[start]

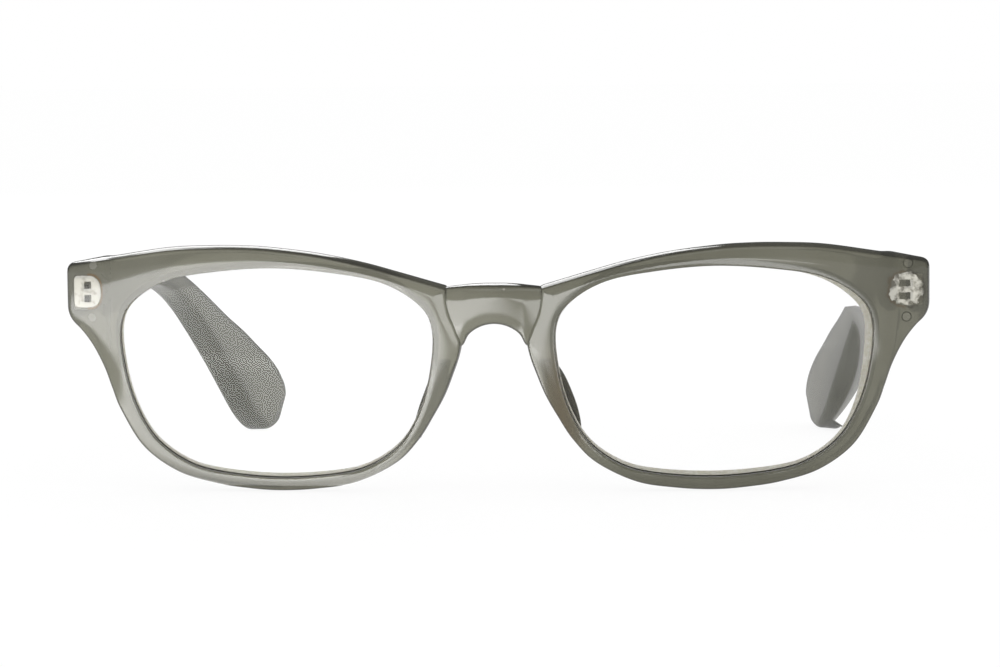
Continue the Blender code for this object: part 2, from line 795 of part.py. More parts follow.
def build_temple(name, side, parts, cutters, pin, finish):
    """A temple, notched for the barrels and cut for the sunk tongue."""
    cuts = bpy.data.collections.new(name + "_cuts")
    cutters.children.link(cuts)
    obj = add_object(name, temple_mesh(side), parts, pin, finish)
    clear = BARREL_RADIUS + TOUCH_GAP
    head_top = STACK_HEIGHT / 2 + BARREL_PLAY + SCREW_HEAD_HEIGHT
    inner_side = -TEMPLE_THICKNESS
    notch = box_mesh(
        (inner_side, -HINGE_STANDOFF - CUT_OVERRUN, -STACK_HEIGHT / 2 - TOUCH_GAP),
        (clear, clear, head_top + TOUCH_GAP),
    )
    add_cutter(name + "_notch", mirrored(notch, side), cuts, pin)
    add_cutter(name + "_slot", mirrored(tongue_mesh(SINK_CLEARANCE), side), cuts, pin)
    add_boolean(obj, "DIFFERENCE", cuts)
    return obj


def build_front(parts, cutters, root, pins, finish):
    """The front: two rims, the bridge and the pads in one moulding, with the pockets of the hinge roots."""
    joined = bpy.data.collections.new("front_joined")
    cuts = bpy.data.collections.new("front_cuts")
    cutters.children.link(joined)
    cutters.children.link(cuts)
    front = add_object("front_frame", rim_mesh(1), parts, root, finish)
    add_cutter("front_rim_left", rim_mesh(-1), joined, root)
    add_cutter("front_bridge", bridge_mesh(), joined, root)
    for side, word in SIDES:
        add_cutter(f"front_pad_{word}", nose_pad_mesh(side), joined, root)
        for number, mesh in enumerate(root_meshes(SINK_CLEARANCE)):
            add_cutter(f"front_pocket_{word}_{number}", mirrored(mesh, side), cuts, pins[side])
        for up in (-1, 1):
            level = "upper" if up > 0 else "lower"
            add_cutter(f"front_ejector_{word}_{level}", ejector_mesh(side, up), cuts, root)
    add_boolean(front, "UNION", joined)
    add_boolean(front, "DIFFERENCE", cuts)
    return front


def stand_on_origin(root, solids):
    """Moves the whole so that the origin is the middle of its footprint."""
    bpy.context.view_layer.update()
    graph = bpy.context.evaluated_depsgraph_get()
    points = []
    for solid in solids:
        evaluated = solid.evaluated_get(graph)
        mesh = evaluated.to_mesh()
        points += [evaluated.matrix_world @ vert.co for vert in mesh.vertices]
        evaluated.to_mesh_clear()
    corners = np.array(points)
    low, high = corners.min(axis=0), corners.max(axis=0)
    root.location = (-(low[0] + high[0]) / 2, -(low[1] + high[1]) / 2, -low[2])
    bpy.context.view_layer.update()


SIDES = ((1, "right"), (-1, "left"))


def main():
    clear_scene()
    parts = collection("reading_glasses")
    cutters = collection("cutters", hidden=True)
    plastic = material("smoky_plastic", (0.30, 0.31, 0.27), 0.12, transmission=0.6)
    lens_plastic = material("clear_lens", (0.95, 0.96, 0.95), 0.02, transmission=1.0)
    steel = material("plated_steel", (0.80, 0.79, 0.77), 0.28, metallic=1.0)
    root = bpy.data.objects.new("glasses", None)
    parts.objects.link(root)
    pins = {}
    for side, word in SIDES:
        pin = bpy.data.objects.new(f"hinge_axis_{word}", None)
        parts.objects.link(pin)
        pin.parent = root
        pin.location = (side * HINGE_PIN.x, HINGE_PIN.y, HINGE_PIN.z)
        pins[side] = pin
    solids = [build_front(parts, cutters, root, pins, plastic)]
    for side, word in SIDES:
        pin = pins[side]
        solids.append(add_object(f"lens_{word}", lens_mesh(side), parts, root, lens_plastic))
        for leaf in ("front", "temple"):
            solids.append(build_leaf(f"hinge_leaf_{leaf}_{word}", leaf, side, parts, cutters, pin, steel))
        solids.append(build_screw(f"hinge_screw_{word}", parts, cutters, pin, steel))
        solids.append(build_temple(f"temple_{word}", side, parts, cutters, pin, plastic))
    stand_on_origin(root, solids)


main()
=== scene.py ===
"""Reading glasses in smoky translucent plastic, standing open on a white sweep.

X runs across the glasses, Y from the front back along the temples, and Z up. Right is +X.
"""

import json
import math

import bmesh
import bpy
import numpy as np
from mathutils import Matrix, Vector


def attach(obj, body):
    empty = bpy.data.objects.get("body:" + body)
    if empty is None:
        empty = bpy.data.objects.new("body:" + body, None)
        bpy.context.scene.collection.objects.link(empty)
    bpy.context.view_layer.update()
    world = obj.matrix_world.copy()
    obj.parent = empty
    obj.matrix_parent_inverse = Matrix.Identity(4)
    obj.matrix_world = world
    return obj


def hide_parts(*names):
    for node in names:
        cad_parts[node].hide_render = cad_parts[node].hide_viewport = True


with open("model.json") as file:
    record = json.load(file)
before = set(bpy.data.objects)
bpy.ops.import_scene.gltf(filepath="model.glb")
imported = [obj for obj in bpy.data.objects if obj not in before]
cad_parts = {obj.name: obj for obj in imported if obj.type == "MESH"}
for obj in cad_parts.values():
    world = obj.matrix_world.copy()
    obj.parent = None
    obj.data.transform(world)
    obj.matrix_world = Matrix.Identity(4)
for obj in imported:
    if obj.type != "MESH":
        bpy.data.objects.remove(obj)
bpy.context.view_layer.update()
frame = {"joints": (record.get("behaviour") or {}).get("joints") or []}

# The front, measured along itself
EYE_WIDTH = 0.0501
EYE_HEIGHT = 0.0339
NOSE_GAP = 0.0189
RIM_WIDTH = 0.0030
RIM_DEPTH = 0.0040
RIM_FRONT_ROUND = 0.0007
RIM_REAR_ROUND = 0.0005
EYE_EDGE_ROUND = 0.00025
FACE_CROWN = 0.00012
WALL_CROWN = 0.00018
FRONT_CURVE_RADIUS = 0.130
FRONT_TILT = math.radians(8)
FACE_FORM = math.radians(5)

# The end pieces, which carry the hinges
END_REACH = 0.00885
END_HEIGHT = 0.0084
END_TOP_SHARE = 0.56
END_TOP_ROUND = 0.0013
END_BOTTOM_ROUND = 0.0018
END_DEPTH = 0.0046
END_REAR_ROUND_MORE = 0.0005
BUTT_RAMP_SHARES = (0.10, 0.36)
EJECTOR_RADIUS = 0.0007
EJECTOR_DEPTH = 0.0003
EJECTOR_RISE_SHARE = 0.43

# The bridge and the nose pads
BRIDGE_HEIGHT = 0.0063
BRIDGE_DEPTH = 0.0046
BRIDGE_RISE = 0.0076
BRIDGE_CORNER_ROUND = 0.0003
BRIDGE_FULLNESS = 3.2
BRIDGE_END_THINNING = 0.2
BRIDGE_SIDES = 64
PAD_REACH = 0.0078
PAD_THICKNESS = 0.0017
PAD_FLARE = math.radians(20)
PAD_EDGE_SHARE = 0.78
PAD_ROOT_SHARE = 0.3
PAD_TAPER_SHARE = 0.25
PAD_BLUNTNESS = 0.8
PAD_SIDES = 32

# The lenses
LENS_GROOVE_DEPTH = 0.0008
LENS_GROOVE_WIDTH = 0.0014
LENS_BEVEL_WIDTH = 0.0010
LENS_SEAT = 0.0020
LENS_FRONT_RADIUS = 0.109
LENS_REAR_RADIUS = 0.196
LENS_THICKNESS = 0.0029
LENS_CLEARANCE = 0.00015
LENS_FRONT_SHARE = 0.45
LENS_RINGS = 16
EDGE_BANDS = 5
LENS_STATIONS = 240

# The ground chamfer behind each lens, by side: its least width, what it has more on the temple side and at
# the bottom, and how narrow those two stretches are
LENS_CHAMFERS = {1: (0.00006, 0.00125, 0.0004), -1: (0.00006, 0.0002, 0.00025)}
LENS_CHAMFER_POWERS = (6, 2)
LENS_CHAMFER_TURN = math.radians(12)
LENS_CHAMFER_DEPTH = 0.0002

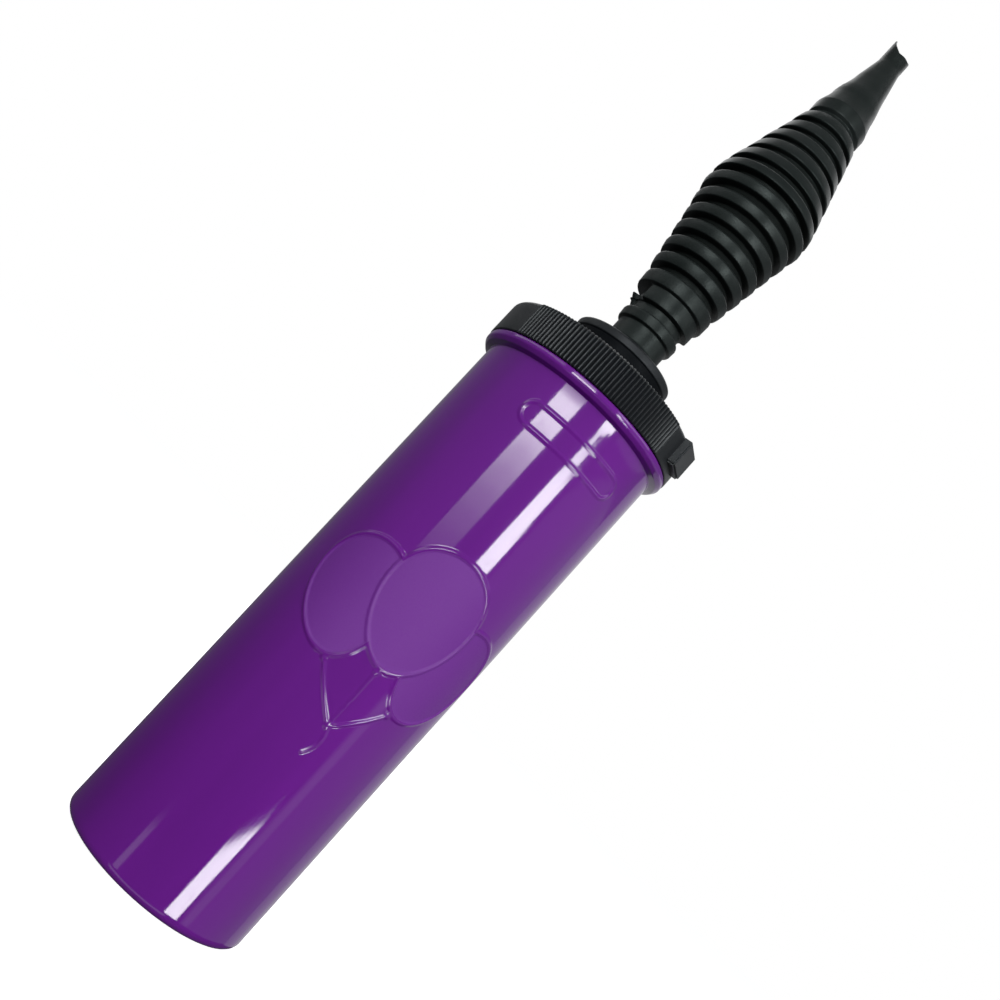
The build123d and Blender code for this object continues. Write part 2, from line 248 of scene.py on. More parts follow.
def barrel_plastic():
    """Gloss purple polypropylene. The moulded fields inside the relief are satin, by the mesh's own mask."""
    material, tree, shader = new_material("barrel_gloss")
    mask = tree.nodes.new("ShaderNodeAttribute")
    mask.attribute_name = "satin"
    satin = mask.outputs["Fac"]
    streaks = spread(tree, noise(tree, 55, 3, 0.5, (1, 1, 0.12)), 0.35, 0.65, 0, 1)
    body = mix_colour(tree, streaks, (0.124, 0.0098, 0.228), (0.146, 0.0118, 0.264))
    tree.links.new(mix_colour(tree, satin, body, (0.152, 0.0165, 0.280)), shader.inputs["Base Color"])
    handling = spread(tree, noise(tree, 900, 6, 0.7, (1, 1, 0.3)), 0.55, 0.75, 0.075, 0.16)
    field = spread(tree, noise(tree, 2500, 2), 0.3, 0.7, 0.60, 0.70)
    gloss = tree.nodes.new("ShaderNodeMix")
    tree.links.new(satin, gloss.inputs["Factor"])
    tree.links.new(handling, gloss.inputs["A"])
    tree.links.new(field, gloss.inputs["B"])
    tree.links.new(gloss.outputs["Result"], shader.inputs["Roughness"])
    wave = bump(tree, noise(tree, 70, 2, 0.4, (1, 1, 0.25)), 0.00010)
    grain = multiply(tree, noise(tree, 5200, 2), satin)
    tree.links.new(bump(tree, grain, 0.00002, under=wave), shader.inputs["Normal"])
    shader.inputs["IOR"].default_value = 1.49
    return material


def masked_plastic(name, dark, light, rough, grain, gloss, painted_shade_colour, tint):
    """Satin black plastic with painted shade in its grooves and recesses, by the mesh's own mask: there the
    colour turns to a shade colour and the specular level drops, which stands in for the shade that falls
    there.
    gloss is the specular level of (crest, painted-shade groove)."""
    material = plastic(name, dark, light, rough, grain, 0.00002, gloss[0], tint)
    tree = material.node_tree
    mask = tree.nodes.new("ShaderNodeAttribute")
    mask.attribute_name = "painted_shade"
    shader = tree.nodes["Principled BSDF"]
    body = shader.inputs["Base Color"].links[0].from_socket
    # painted shade: the mask darkens the colour and lowers the specular level in grooves and recesses
    tree.links.new(mix_colour(tree, mask.outputs["Fac"], body, painted_shade_colour), shader.inputs["Base Color"])
    tree.links.new(spread(tree, mask.outputs["Fac"], 0, 1, *gloss), shader.inputs["Specular IOR Level"])
    return material


def rubber(name, colour, dust):
    """Dull rubber with patches of a paler bloom."""
    material, tree, shader = new_material(name)
    patches = spread(tree, noise(tree, 500, 5), 0.45, 0.75, 0, 1)
    tree.links.new(mix_colour(tree, patches, colour, dust), shader.inputs["Base Color"])
    tree.links.new(spread(tree, noise(tree, 1500, 3), 0.3, 0.7, 0.55, 0.75), shader.inputs["Roughness"])
    tree.links.new(bump(tree, noise(tree, 4000, 2), 0.00002), shader.inputs["Normal"])
    return material


def steel(name):
    """Drawn steel wire and strip with fine scratches along it."""
    material, tree, shader = new_material(name)
    scratches = noise(tree, 4000, 3, 0.6, (1, 1, 0.05))
    shades = mix_colour(tree, spread(tree, scratches, 0.3, 0.7, 0, 1), (0.42, 0.42, 0.41), (0.62, 0.61, 0.59))
    tree.links.new(shades, shader.inputs["Base Color"])
    tree.links.new(spread(tree, scratches, 0.3, 0.7, 0.22, 0.4), shader.inputs["Roughness"])
    shader.inputs["Metallic"].default_value = 1.0
    return material


BARREL = barrel_plastic()
# In these three, the first colour on each call's second line is painted shade, used where the mesh's mask is
# set, and the 0.05 in the gloss pair is the painted lower specular level there
CAP = masked_plastic(
    "cap_satin", (0.0080, 0.0096, 0.0116), (0.0104, 0.0122, 0.0144), (0.36, 0.46), 3600, (0.62, 0.05),
    (0.0078, 0.0092, 0.0110), (0.92, 0.98, 1),
)
COLLAR = masked_plastic(
    "collar_satin", (0.0056, 0.0068, 0.0084), (0.0078, 0.0092, 0.0110), (0.42, 0.52), 3600, (0.34, 0.05),
    (0.0030, 0.0038, 0.0050), (0.9, 0.96, 1),
)
NOZZLE = masked_plastic(
    "nozzle_satin", (0.0085, 0.0115, 0.0112), (0.0125, 0.0155, 0.0150), (0.32, 0.42), 2600, (0.20, 0.05),
    (0.0120, 0.0150, 0.0143), (0.86, 1, 0.97),
)
ROD = plastic("rod_gloss", (0.006, 0.007, 0.009), (0.009, 0.010, 0.013), (0.12, 0.24), 900, 0.000010)
NATURAL = plastic("natural_plastic", (0.50, 0.48, 0.42), (0.60, 0.585, 0.53), (0.30, 0.42), 1800, 0.000015)
VALVE = rubber("red_valve_rubber", (0.22, 0.045, 0.022), (0.30, 0.085, 0.05))
SEAL = rubber("black_seal_rubber", (0.010, 0.010, 0.011), (0.030, 0.030, 0.030))
STEEL = steel("spring_steel")


# ---- barrel ----
def ridge(distance, half_wide):
    """Cross-section of a raised line: 1 on its middle, 0 past its half width, round between."""
    t = np.clip(1 - (distance / half_wide) ** 2, 0, 1)
    return t * t * (3 - 2 * t)


LINE_HALF, LINE_HIGH = 0.62, 0.34    # a raised line's half width and height
KNOT_HALF = 1.1
FIELD_DIP = 0.16         # how far the satin fields lie under the wall
RELIEF_HALF = 34.0       # the relief stays within this distance of its middle, along the wall
MOTIF_HEIGHT = 72.0      # the balloons' middle, up the barrel
# three balloons: middle across and up, half width, half length, lean in degrees; drawn back to front
BALLOONS = ((-15.0, 3.4, 10.9, 13.9, 21.0), (15.2, 2.6, 10.7, 13.5, -22.0), (0.4, 10.4, 11.9, 14.8, 1.0))
GATHER = (0.6, -20.5)    # where the strings meet
PLATE_MIDDLE = 131.0     # the blank plate's middle, up the barrel
PLATE_HALF_WIDE, PLATE_HALF_HIGH = 15.0, 2.9


def balloon_shape(across, up, balloon):
    """Distance outside a balloon's outline (negative inside), and its knot's place."""
    middle_x, middle_z, half_w, half_l, lean = balloon
    c, s = cos(radians(lean)), sin(radians(lean))
    x, z = across - middle_x, up - middle_z
    side, along = c * x + s * z, -s * x + c * z
    width = half_w * (1 + 0.17 * np.clip(along / half_l, -1.2, 1.2))
    size = np.hypot(side / width, along / half_l)
    knot = (middle_x + s * (half_l + 0.9), middle_z - c * (half_l + 0.9))
    return (size - 1) * min(half_w, half_l) * 1.08, knot


def curve_distance(across, up, points):
    """Distance to a smooth curve through three points."""
    t = np.linspace(0, 1, 60)[:, None]
    a, b, c = (np.array(p, float) for p in points)
    line = (1 - t) ** 2 * a + 2 * t * (1 - t) * b + t * t * c
    gap = np.full(across.shape, 1e9)
    for x, z in line:
        gap = np.minimum(gap, np.hypot(across - x, up - z))
    return gap


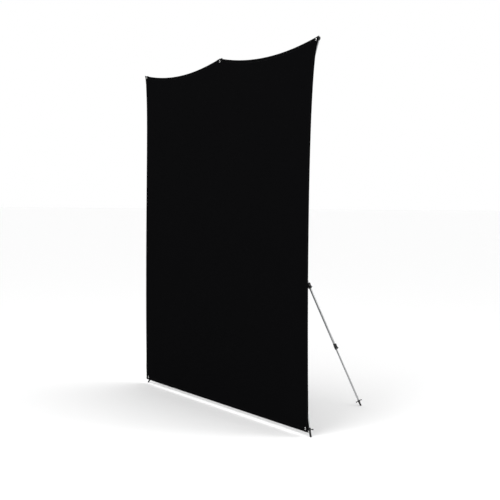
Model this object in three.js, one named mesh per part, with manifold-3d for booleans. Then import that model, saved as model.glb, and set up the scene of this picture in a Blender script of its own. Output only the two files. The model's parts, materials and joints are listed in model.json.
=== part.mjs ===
// A collapsible backdrop panel: a black cloth held open on the arm tips of a folding aluminium frame.
// Seven telescopic arms are hinged on one hub behind the cloth and fold back together like an umbrella.
// Three arms carry the top edge, two legs carry the bottom corners and two legs stand out behind.
// Millimetres. X is to the right seen from the front, Y runs backwards from the cloth, Z is up.
import * as THREE from "three";
import { mergeVertices } from "three/addons/utils/BufferGeometryUtils.js";
import Module from "manifold-3d";

const wasm = await Module();
wasm.setup();

// ---- Driving dimensions ----------------------------------------------------------------------

// Where the frame stands and reaches. The cloth hangs in the plane y = 0.
const HUB_SETBACK = 450;
const HUB_HEIGHT = 1466;
const TOP_CORNER_X = 1272;
const TOP_CORNER_Z = 2423;
const TOP_CENTRE_Z = 2427;
const FRONT_FOOT_X = 1222;
const FRONT_FOOT_Y = 15;
const REAR_FOOT_X = 419;
const REAR_FOOT_Y = 930;
const CLEAT_SETBACK = 17;

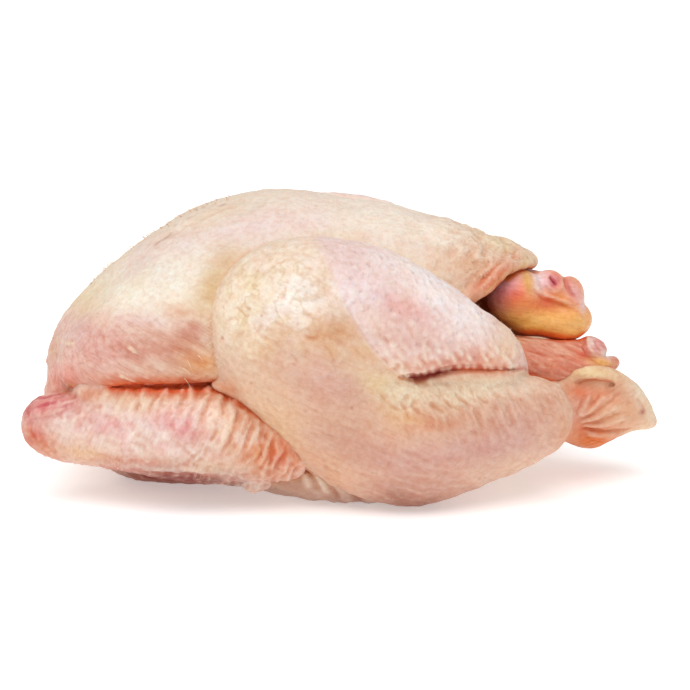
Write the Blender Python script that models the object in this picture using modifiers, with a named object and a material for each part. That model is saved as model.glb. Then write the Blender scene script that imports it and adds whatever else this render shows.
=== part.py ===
"""A whole dressed poularde lying on its back.

X runs from the neck end to the tail, Z is up and -Y is the bird's right side.
The lengths below are millimetres; the model is made in metres.
Each mass of the bird is made first, the masses are then fused into one skin,
and the underside is flattened where the bird lies on its back.
"""
import math

import bmesh
import bpy
from mathutils import Euler, Matrix, Vector

MM = 0.001

# ---------------------------------------------------------------- dimensions
# Trunk: breast, belly and back, as cross-sections at even steps from the
# neck end to the vent.
TRUNK_MIDDLE_X = -21.0
TRUNK_HALF_LENGTH = 111.0
TRUNK_AXIS_Z = (53, 55, 58, 62, 66, 69, 72, 74, 76)
TRUNK_ABOVE_AXIS = (57, 62, 67.6, 68, 65, 59, 55, 57.6, 53)
TRUNK_BELOW_AXIS = (53, 76, 70, 67, 68, 73, 79, 84, 66)
TRUNK_HALF_WIDTH = (64, 64, 62, 59, 56, 54, 54, 55, 54)
WIDEST_ABOVE_AXIS = 6.0
ROUNDNESS_TOP, ROUNDNESS_BACK = 2.1, 1.85

# Breast muscle, one each side of the keel.
BREAST_CENTRE = (-68, 34, 73)
BREAST_RADII = (57, 28, 29)
BREAST_SLOPE, BREAST_TOE = -24.0, 4.0

# Belly skin that runs back to the edge over the vent.
BELLY = ((19, 0, 89, 31), (52, 0, 81, 20), (78, 0, 79, 17))
BELLY_WIDE = 1.35
BELLY_END, BELLY_END_RADII = (69, 0, 92), (19, 23, 16.6)

# Leg: knee, thigh and drumstick, each path point as x, y, z, radius.
KNEE_CENTRE, KNEE_RADII, KNEE_TILT = (-3, -49, 71), (42, 29, 29), -6.0
THIGH = ((-4, -48, 42, 27), (26, -50, 32, 29), (50, -46, 34, 25), (84, -38, 37, 17))
DRUMSTICK = ((-22, -50, 82, 33), (10, -54, 86, 27), (56, -47, 68, 16), (72, -32, 55, 9))
LEG_FLAT = 0.92
FAR_LEG_SHIFT = (4, 0, 5)

# Wing: upper arm, forearm and the folded tip under it.
UPPER_ARM = ((-99, -36, 53, 17), (-66, -44, 40, 17), (-23, -50, 28, 12))
FOREARM = ((-125, -38, 33.3, 13.6), (-88, -50, 32.4, 14.6), (-58, -55, 33, 17), (-28, -55, 27, 12), (-17, -50, 27, 4))
WING_TIP = ((-100, -44, 25, 7), (-73, -52, 25, 11), (-33, -50, 13, 4))
WING_FLAT = 0.8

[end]

Write out again only the lines from the line containing "for leaf in" through the line containing "cad_parts[node].hide_render = cad_parts[node].hide_viewport", both included, exactly as they are.

Written answer:
        for leaf in ("front", "temple"):
            solids.append(build_leaf(f"hinge_leaf_{leaf}_{word}", leaf, side, parts, cutters, pin, steel))
        solids.append(build_screw(f"hinge_screw_{word}", parts, cutters, pin, steel))
        solids.append(build_temple(f"temple_{word}", side, parts, cutters, pin, plastic))
    stand_on_origin(root, solids)


main()
=== scene.py ===
"""Reading glasses in smoky translucent plastic, standing open on a white sweep.

X runs across the glasses, Y from the front back along the temples, and Z up. Right is +X.
"""

import json
import math

import bmesh
import bpy
import numpy as np
from mathutils import Matrix, Vector


def attach(obj, body):
    empty = bpy.data.objects.get("body:" + body)
    if empty is None:
        empty = bpy.data.objects.new("body:" + body, None)
        bpy.context.scene.collection.objects.link(empty)
    bpy.context.view_layer.update()
    world = obj.matrix_world.copy()
    obj.parent = empty
    obj.matrix_parent_inverse = Matrix.Identity(4)
    obj.matrix_world = world
    return obj


def hide_parts(*names):
    for node in names:
        cad_parts[node].hide_render = cad_parts[node].hide_viewport = True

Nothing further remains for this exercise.